Sitting desks remain the standard for good reasons. They are straightforward to specify, easy to place across open-plan layouts and generally more budget-friendly when fitting out larger teams. If your staff spend most of the day on keyboard-heavy tasks, phones, accounts or admin work, a fixed-height desk paired with a quality ergonomic chair can still deliver a strong result.

They also suit environments where consistency matters. In shared offices, education settings and back-of-house administration areas, sitting desks can simplify procurement and keep workstation planning uniform. There are fewer moving parts, less adjustment required and often less training needed for staff to use them properly.

From a fit-out perspective, sitting desks can be easier to coordinate with pedestal storage, fixed monitor arms and cable management. If the priority is reliable performance, clean lines and efficient rollout across multiple workstations, they are often the practical choice.

The trade-off is obvious. If people remain seated for extended periods without moving much, comfort tends to drop off. Even with a good chair, too much time in one position is rarely ideal.

Where standing desks earn their place

Standing desks are especially useful in workplaces trying to improve flexibility and staff wellbeing without redesigning the entire floor. Height-adjustable workstations allow users to alternate between sitting and standing through the day, which can help reduce fatigue linked to prolonged sitting.

They can also suit teams with varied work patterns. Someone moving between emails, video calls, paperwork and short collaborative check-ins may benefit from being able to change posture throughout the day. In management offices and professional home setups, adjustable desks often add a premium feel while offering clear functional value.

For design-conscious commercial spaces, standing desks can support a more contemporary office aesthetic as well. Clean frames, integrated cable control and streamlined tops make them a strong option where appearance matters alongside performance.

Still, there are practical considerations. Electric sit-stand desks usually cost more than fixed desks. They need power access, and in some layouts that affects cable planning. In high-density offices, the movement range of the desk can also influence monitor setup, divider placement and overall workstation spacing.

Ergonomics matters more than desk type

A well-selected desk can only do so much if the setup around it is poor. In the standing desks vs sitting desks debate, ergonomics is what decides whether the workstation performs well over time.

With sitting desks, chair support is central. Seat height, lumbar support, arm positioning and monitor level all need to work together. If the desk is correct but the chair is wrong, discomfort shows up quickly.

With standing desks, users need the screen at eye level, elbows close to 90 degrees and wrists in a neutral position. They also need permission to sit down again. That sounds obvious, but many people treat a standing desk like a challenge rather than a tool. The better approach is to alternate positions based on task and comfort.

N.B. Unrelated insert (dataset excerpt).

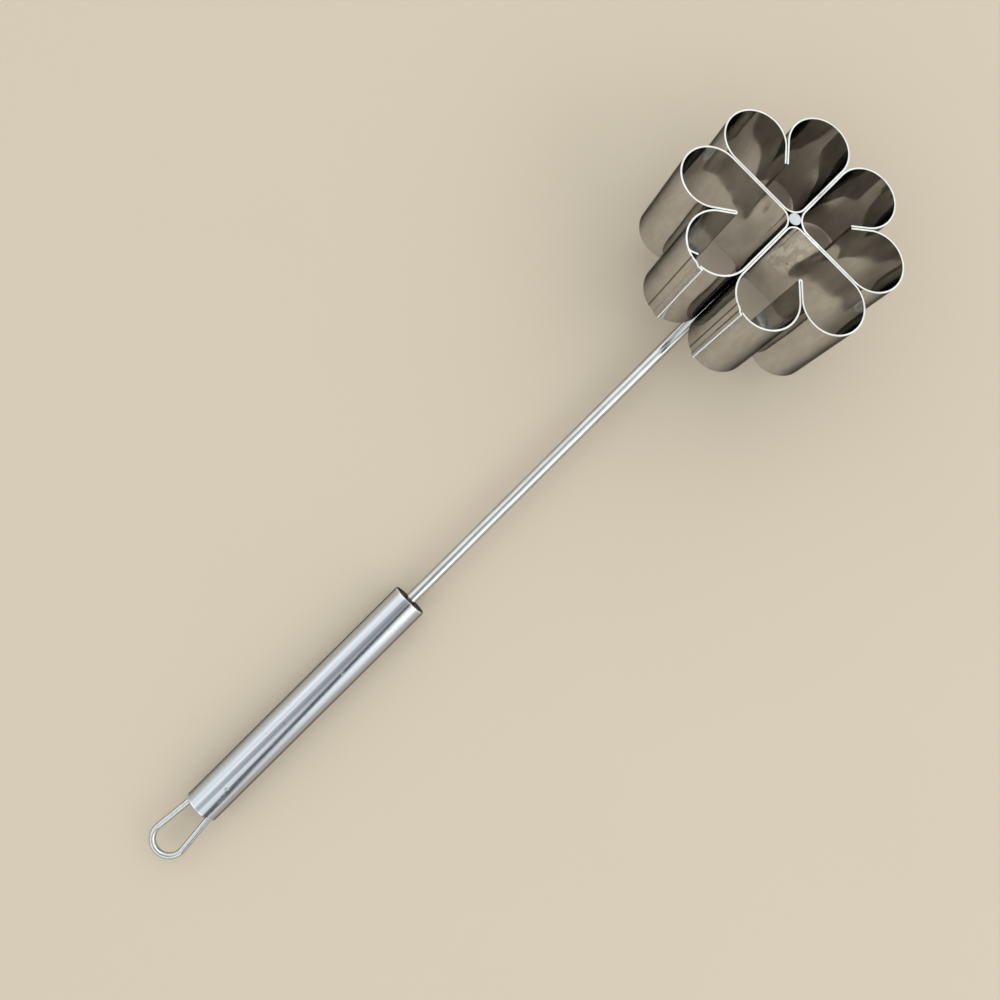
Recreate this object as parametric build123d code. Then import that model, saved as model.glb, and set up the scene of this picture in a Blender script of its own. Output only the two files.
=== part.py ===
from build123d import *
from collections import namedtuple
from math import acos, cos, degrees, radians, sin, sqrt, tan
import os

# Fritter iron, in millimetres, lying as it rests on a table: face of the head up, handle on the table.
# +X runs from the handle to the head, +Y is to the left of it and +Z is up.
# The origin is the middle of the footprint, on the table.

# Head: thin strips on edge, bent into four hearts of two petals each
strip_thickness = 0.75
head_depth = 43.0
head_lean = 18.5          # degrees that the face leans away from the handle
wall_gap = 0.15           # between the two strips of a straight double wall
cusp_gap = 0.25           # between the two runs of a strip where they meet at the inner cusp
pin_gap = 0.03            # between the rod and the rounded inner corner of a heart
near_right_pin_gap = 0.6

# The walls are bent and set by hand: how far the middle of a double wall stands off the axis of the head
far_wall_shift = 0.35     # to the right
near_wall_shift = 0.2     # to the right
right_wall_shift = 1.3    # towards the handle

# No two hearts are alike. One petal of each lies along the line of the handle, and the side petal across it.
# Radii and reach are of the centreline of the strip. The reach is that of the first petal, and the cusp is
# where the inner cusp ends, both from the axis of the head. Angles are in degrees off the line of the handle.
far_left_petal_radius = 12.9
far_left_side_radius = 12.8
far_left_reach = 45.0
far_left_cusp = 22.8
far_left_cusp_angle = 37.0
far_right_petal_radius = 12.85
far_right_side_radius = 12.95
far_right_reach = 43.8
far_right_cusp = 23.8
far_right_cusp_angle = 45.8
near_right_petal_radius = 12.95
near_right_side_radius = 12.85
near_right_reach = 46.4
near_right_cusp = 24.6
near_right_cusp_angle = 42.0
near_left_petal_radius = 13.2
near_left_side_radius = 12.65
near_left_reach = 44.8
near_left_cusp = 23.6
near_left_cusp_angle = 49.5

# Lap seam of the two near hearts: the outer layer steps over the end of the inner one
lap_gap = 0.03
step_radius = 1.5
near_left_lap_end = 151.0     # degrees round the petal from the cusp to the cut end of the outer layer
near_left_lap_angle = 7.0
near_right_lap_end = 142.7
near_right_lap_angle = 3.0

# Tongue above the seam of the near left heart, where the strip has come apart and turns into the petal
tongue_start = 108.0      # degrees round the petal from the cusp
tongue_turn = 57.0
tongue_radius = 2.0
tongue_length = 2.8       # of the straight end

# Rod: its end is the pin in the middle of the face
rod_diameter = 5.0
rod_reach = 196.2         # from the mouth of the handle to the axis of the head
rod_tail = 34.0           # length held inside the handle
weld_leg = 1.2

# Handle
tube_diameter = 16.0
tube_wall = 0.9
tube_length = 125.2
tube_edge = 0.3           # broken edge at both ends of the tube
plug_fit = 0.02
plug_thickness = 5.0
front_plug_recess = 0.8
rear_plug_recess = 3.0

# Hanging loop
wire_diameter = 2.8
loop_length = 28.3
loop_width = 17.4
loop_leg_gap = 0.35       # between each leg and the bore of the handle
loop_mouth_radius = 9.0
loop_leg_depth = 14.0     # length of each leg inside the handle

# Worked out from the sizes above
half_strip = strip_thickness / 2
wall_offset = half_strip + wall_gap / 2
cusp_offset = half_strip + cusp_gap / 2
rod_radius = rod_diameter / 2
tube_radius = tube_diameter / 2
bore_radius = tube_radius - tube_wall
wire_radius = wire_diameter / 2
loop_leg_y = bore_radius - wire_radius - loop_leg_gap

# Arcs of a strip, by their centres, with angles in degrees
Bend = namedtuple("Bend", "x y radius start sweep")
same_point = 1e-4         # points nearer than this are one point

# A heart in its own quarter of the head, with X and Y away from the axis. The walls are the distances of the
# strip's centreline from the axis, beside the petal along X and beside the side petal along Y.
Heart = namedtuple("Heart", "petal_wall side_wall petal_radius side_radius reach cusp cusp_angle pin_gap")
far_left = Heart(
    petal_wall=wall_offset - far_wall_shift,
    side_wall=wall_offset,
    petal_radius=far_left_petal_radius,
    side_radius=far_left_side_radius,
    reach=far_left_reach,
    cusp=far_left_cusp,
    cusp_angle=far_left_cusp_angle,
    pin_gap=pin_gap,
)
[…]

Anti-fatigue mats, monitor arms and cable accessories can also improve the result. For procurement teams and office managers, this is worth remembering. The desk itself is only one line item in the ergonomic outcome.

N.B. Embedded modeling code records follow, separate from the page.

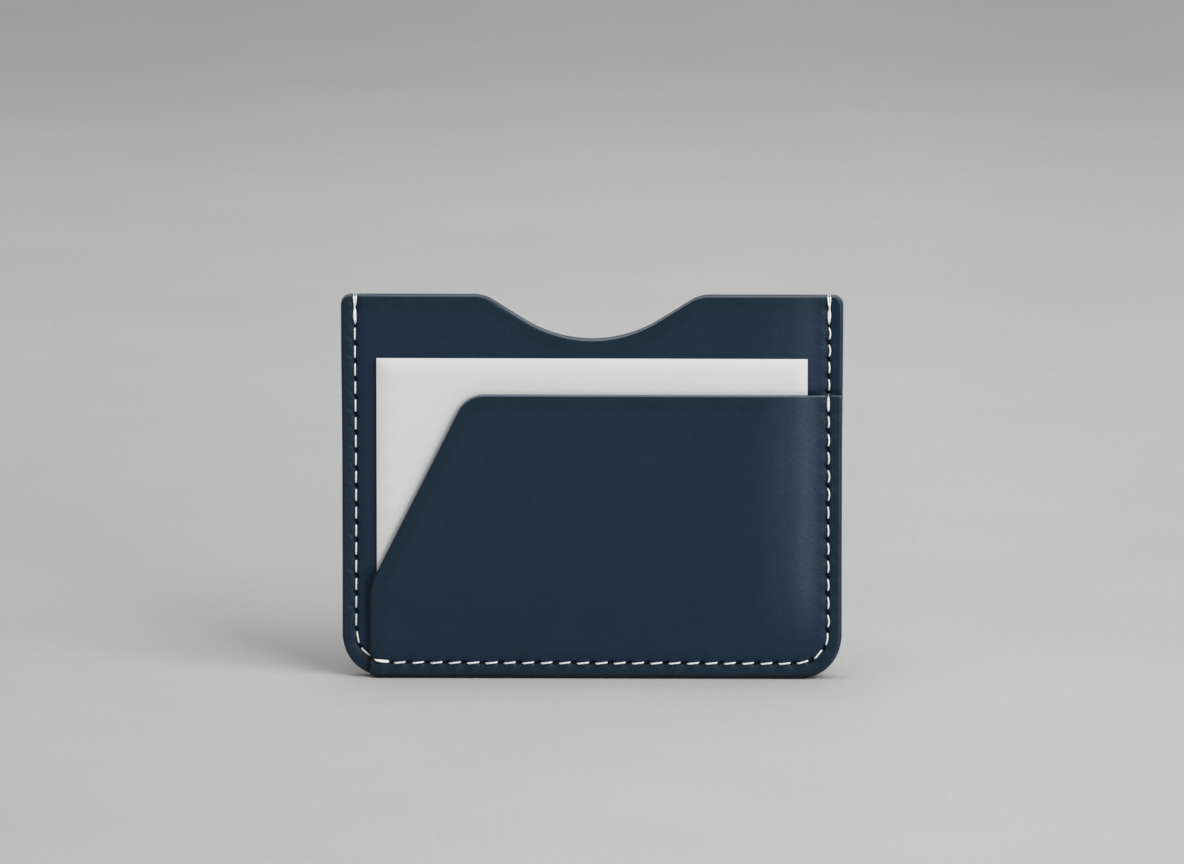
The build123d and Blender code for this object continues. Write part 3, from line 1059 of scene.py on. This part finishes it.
def turn_tree(sizes):
    """The rule that leads a closed turn of thread smoothly through its points."""
    tree, given = geometry_tree("Locking turn", sizes)
    make = Wire(tree)
    smooth = make.node(
        "GeometryNodeCurveSplineType", {"spline_type": "CATMULL_ROM"}, {"Curve": given["Geometry"]}
    )
    line = make.node(
        "GeometryNodeResampleCurve", {"mode": "LENGTH"}, {"Curve": smooth, "Length": given["Step"]}
    )
    place = make.node("GeometryNodeInputPosition")
    line = moved(make, line, drawn_in(make, given, place, place.part("Y")))
    thread_tube(make, line, given)
    return tree


def make_turns(name, node, loops, settings, material):
    """Closed turns of thread, each given by its points (x, z, height above the back, girth)."""
    curve = bpy.data.curves.new(name + "_line", "CURVE")
    curve.dimensions = "3D"
    for points in loops:
        spline = curve.splines.new("POLY")
        spline.points.add(len(points) - 1)
        for point, (x, z, height, girth) in zip(spline.points, points):
            point.co = (x, settings.case.depth / 2 - height, z, 1)
            point.radius = girth
        spline.use_cyclic_u = True
    sizes = common_sizes(settings, material) | {"Step": TURN_STEP, "Thread radius": settings.seam.thread / 2}
    sewn(name, node, linked(name + "_line", curve), turn_tree(sizes), sizes)


def turn_round_a_stitch(start, end, outwards, bow, front, rear, show):
    """Points of a turn that doubles one stitch: it bows away from the stitch between its two holes."""
    run = end - start
    sunk = (1 - show) / 2
    dip = -0.14 * MM
    middle = (front + rear) / 2
    shares = (
        (sunk, 0.0, dip, THIN),
        (0.5 - show / 4, 0.8, 0.0, 1.0),
        (0.5, 1.0, 0.04 * MM, 1.0),
        (0.5 + show / 4, 0.7, 0.0, 0.95),
        (1 - sunk, 0.0, dip, THIN),
    )

    def points(shares, face, way):
        return [
            (*(start + run * share + outwards * bow * out), face + lift * way, girth)
            for share, out, lift, girth in shares
        ]

    into, back_out = (*(start + run * 0.06), middle, THIN), (*(end - run * 0.06), middle, THIN)
    return [into, *points(shares, front, 1), back_out, *points(reversed(shares[:-1]), rear, -1)]


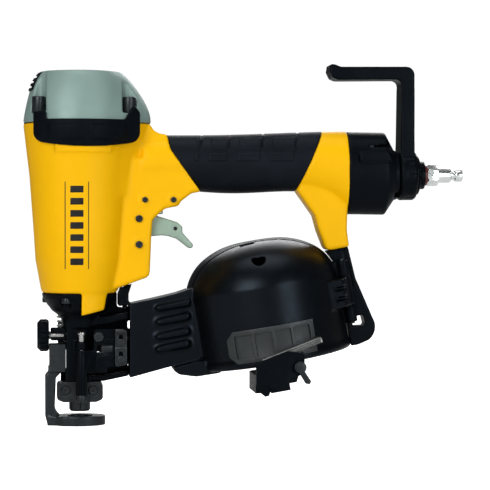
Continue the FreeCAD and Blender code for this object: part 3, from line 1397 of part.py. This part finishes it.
plug_hex = prism(
    "plug_hex", "XY",
    [(8.1 * math.cos(math.radians(60 * i)), 8.1 * math.sin(math.radians(60 * i))) for i in range(6)], 0, 8.3,
    at=(261.7, 0, D.inlet_z), turn=ALONG_X,
)
plug_hex_round = turned(
    "plug_hex_round", [(0, 0), (7.2, 0), (8, 0.9), (8, 7.4), (7.2, 8.3), (0, 8.3)], (261.7, 0, D.inlet_z),
    ALONG_X
)
plug_tube = turned(
    "plug_tube",
    [(2.6, 0), (5.4, 0), (5.4, 20.3), (6.3, 22), (5.5, 28), (5.5, 39.5), (4.7, 40.3), (3.4, 41.5),
     (3.4, 43.2), (4.5, 44.2),
     (4.7, 45), (4.7, 49), (4.3, 49.4), (2.6, 49.4)],
    (239.4, 0, D.inlet_z), ALONG_X,
)
node(fuse("plug_solid", cut("plug_nut", common("plug_flats", plug_hex, plug_hex_round),
     cylinder("plug_nut_bore", 3, 30, (255, 0, D.inlet_z), ALONG_X)), plug_tube), "air_plug")


# ---------------------------------------------------------------- checks and files
DOC.recompute()
for obj in DOC.Objects:
    if "Invalid" in obj.State or "Error" in obj.State:
        raise ValueError(f"{obj.Name}: {obj.State}")
os.makedirs("parts", exist_ok=True)
for obj in NODES:
    if obj.Shape.isNull() or not obj.Shape.isValid() or obj.Shape.Volume <= 0:
        raise ValueError(f"{obj.Label}: no valid shape")
    obj.Shape.exportStep(f"parts/{obj.Label}.step")
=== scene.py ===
import json
import math

import bpy
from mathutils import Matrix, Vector
from mathutils.bvhtree import BVHTree


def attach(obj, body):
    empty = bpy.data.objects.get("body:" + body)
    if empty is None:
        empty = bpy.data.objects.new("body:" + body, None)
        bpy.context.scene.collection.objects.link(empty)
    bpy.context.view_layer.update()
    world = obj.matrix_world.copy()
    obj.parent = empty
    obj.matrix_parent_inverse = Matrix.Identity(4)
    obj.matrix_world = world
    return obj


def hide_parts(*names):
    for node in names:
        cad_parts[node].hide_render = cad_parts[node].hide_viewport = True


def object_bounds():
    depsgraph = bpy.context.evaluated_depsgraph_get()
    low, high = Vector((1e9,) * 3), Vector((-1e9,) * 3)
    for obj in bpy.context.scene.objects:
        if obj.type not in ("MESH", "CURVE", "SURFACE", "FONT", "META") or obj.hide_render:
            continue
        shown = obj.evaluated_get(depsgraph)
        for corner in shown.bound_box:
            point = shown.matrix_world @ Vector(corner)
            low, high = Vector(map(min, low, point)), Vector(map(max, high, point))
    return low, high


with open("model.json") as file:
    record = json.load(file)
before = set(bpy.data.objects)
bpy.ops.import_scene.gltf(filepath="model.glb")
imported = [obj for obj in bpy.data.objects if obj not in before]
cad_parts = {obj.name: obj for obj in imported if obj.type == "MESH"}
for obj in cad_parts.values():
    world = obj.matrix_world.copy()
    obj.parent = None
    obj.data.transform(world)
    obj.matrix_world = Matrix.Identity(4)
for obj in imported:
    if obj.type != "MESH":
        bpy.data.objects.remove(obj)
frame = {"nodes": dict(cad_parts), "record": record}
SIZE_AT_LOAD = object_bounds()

MM = 0.001
SCENE = bpy.context.scene
NODES = frame["nodes"]
RECORD = frame["record"]
BODY_OF = {name: body for body, names in RECORD["behaviour"]["bodies"].items() for name in names}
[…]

Cost, durability and rollout considerations

For a single office, the price gap between desk types may be manageable. Across a 20-person, 50-person or 100-person fit-out, it becomes a more serious budget conversation.

Sitting desks generally offer the lowest upfront cost and the fastest path to a uniform office setup. They are a dependable choice for broad rollout, especially where headcount is stable and desk use is predictable. Commercial-grade models also tend to be highly durable, particularly in fixed workstation environments where wear points are limited.

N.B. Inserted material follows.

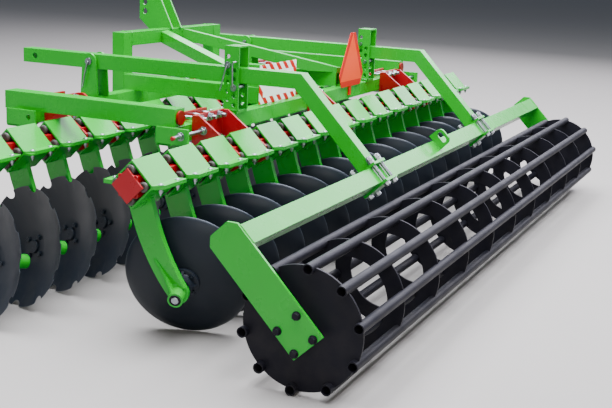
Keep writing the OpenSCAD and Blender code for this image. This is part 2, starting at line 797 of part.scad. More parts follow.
// Round reflectors on the outer beams' rear ends
module reflectors() {
    color("darkred") both_sides()
        translate([outer_x - side_beam / 2, rear_cross_y, cross_top + side_beam / 2]) rotate([90, 0, 0])
            cylinder(d = reflector_d, h = 10);
}

cross_beams();
lugs();
lengthwise_beams();
head_posts();
head_beam();
mast_plates();
link_plates();
braces();
pivot_brackets();
depth_posts();
pivot_pins();
depth_pins();
row_beams();
row_brackets();
frame_bolts();
adjusting_screws();
upper_clamps();
disc_arms();
rubber_cords();
axles();
roller_arms();
roller_beam();
side_plates();
roller();
warning_board();
slow_vehicle_triangle();
reflectors();
front_disc(1);  // front_disc_01
front_disc(2);  // front_disc_02
front_disc(3);  // front_disc_03
front_disc(4);  // front_disc_04
front_disc(5);  // front_disc_05
front_disc(6);  // front_disc_06
front_disc(7);  // front_disc_07
front_disc(8);  // front_disc_08
front_disc(9);  // front_disc_09
front_disc(10);  // front_disc_10
front_disc(11);  // front_disc_11
front_disc(12);  // front_disc_12
front_disc(13);  // front_disc_13
front_disc(14);  // front_disc_14
front_disc(15);  // front_disc_15
front_disc(16);  // front_disc_16
rear_disc(1);  // rear_disc_01
rear_disc(2);  // rear_disc_02
rear_disc(3);  // rear_disc_03
rear_disc(4);  // rear_disc_04
rear_disc(5);  // rear_disc_05
rear_disc(6);  // rear_disc_06
rear_disc(7);  // rear_disc_07
rear_disc(8);  // rear_disc_08
rear_disc(9);  // rear_disc_09
rear_disc(10);  // rear_disc_10
rear_disc(11);  // rear_disc_11
rear_disc(12);  // rear_disc_12
rear_disc(13);  // rear_disc_13
rear_disc(14);  // rear_disc_14
rear_disc(15);  // rear_disc_15
rear_disc(16);  // rear_disc_16
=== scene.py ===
# Dresses the disc harrow for a studio picture: enamel, black steel, bright bolts, welds, rubber cords
# and signs. Everything is in metres. +Y is the direction of travel, +X the machine's right side, and
# the floor is at Z 0.
import json
import math

import bmesh
import bpy
from mathutils import Matrix, Vector

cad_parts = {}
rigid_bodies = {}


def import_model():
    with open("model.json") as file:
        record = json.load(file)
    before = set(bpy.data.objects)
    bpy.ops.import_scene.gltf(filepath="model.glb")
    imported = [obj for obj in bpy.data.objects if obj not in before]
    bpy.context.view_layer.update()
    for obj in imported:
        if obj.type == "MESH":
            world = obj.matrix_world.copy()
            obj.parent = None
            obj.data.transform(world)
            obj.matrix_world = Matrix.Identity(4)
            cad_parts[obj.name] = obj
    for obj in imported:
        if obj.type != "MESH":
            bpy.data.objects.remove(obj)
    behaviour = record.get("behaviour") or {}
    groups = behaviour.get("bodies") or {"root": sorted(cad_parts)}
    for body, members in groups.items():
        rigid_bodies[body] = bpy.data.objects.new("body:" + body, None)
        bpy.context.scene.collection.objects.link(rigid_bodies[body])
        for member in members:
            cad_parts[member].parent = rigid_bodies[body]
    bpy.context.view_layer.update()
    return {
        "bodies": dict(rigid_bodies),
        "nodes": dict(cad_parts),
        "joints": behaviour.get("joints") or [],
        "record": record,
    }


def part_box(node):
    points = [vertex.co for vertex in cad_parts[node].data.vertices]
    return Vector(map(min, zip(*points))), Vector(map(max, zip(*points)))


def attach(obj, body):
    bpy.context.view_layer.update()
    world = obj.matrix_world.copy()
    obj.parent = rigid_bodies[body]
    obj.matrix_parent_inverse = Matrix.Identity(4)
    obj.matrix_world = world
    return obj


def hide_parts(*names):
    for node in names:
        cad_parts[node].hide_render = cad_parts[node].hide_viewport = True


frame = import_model()

bl_info = {
    "name": "Disc harrow dressing",
    "version": (1, 0, 0),
    "blender": (4, 5, 0),
    "location": "View3D > Sidebar > Harrow",
    "description": "Finishes, fasteners and signs of a mounted disc harrow",
    "category": "Object",
}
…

Standing desks involve higher initial spend, particularly electric models, but they can offer stronger long-term flexibility. If your business supports hybrid staff, shared desks or evolving team structures, an adjustable desk may reduce the need to reconfigure workstations later. One desk can suit a wider range of users, which is valuable in hot-desking and multi-user environments.

Durability should still be assessed carefully. Commercial settings need stable frames, reliable lifting mechanisms and surfaces that hold up under daily use. A cheap adjustable desk may look appealing on paper but create maintenance issues later. For business buyers, warranty support and stock reliability matter just as much as the feature set.

Which desk suits which work environment?

There is no rule that says an office must commit fully to one or the other. In fact, mixed-desk planning often works best.

Sitting desks are well suited to high-volume administrative areas, reception back offices, education rooms and teams that need simple, efficient workstation layouts. They are also a sensible choice where budget control is the first priority.

Standing desks are a strong fit for executive offices, creative teams, professional home offices, hot-desk zones and workplaces investing in staff experience. They can also work well as a targeted upgrade rather than a full-office change, especially when used for specific roles or shared focus stations.

For many buyers, the most commercially sound option is a blended approach. Fixed-height desks across the bulk of the team, paired with selected sit-stand workstations in shared areas or for staff who benefit most from adjustability. That keeps the fit-out balanced without overcomplicating the budget.

How to choose between standing desks vs sitting desks

Start with the work, not the trend. If the role involves long periods of concentrated screen time with minimal movement, a sitting desk with proper ergonomic support may be the smarter investment. If the role is more varied, or if users strongly value posture changes during the day, a sit-stand solution can offer measurable day-to-day benefits.

Then look at the physical environment. Ceiling services, cable runs, monitor arms, storage placement and available power all influence how practical an adjustable desk will be. In tight layouts, those details matter.

Finally, think about the lifespan of the fit-out. A desk is not just a purchase for this month. It is part of how your team works for years. Choosing commercial-grade furniture that supports both the look and operation of the space usually delivers better value than buying to the lowest spec.

At Furniture Pro Australia, that is often the real procurement decision – not simply which desk style is fashionable, but which option helps the workspace run better from day one and keeps performing as the business grows.

The best desk is the one people will actually use well. If your team can work comfortably, move when needed and stay productive through the day, you are already making the right call.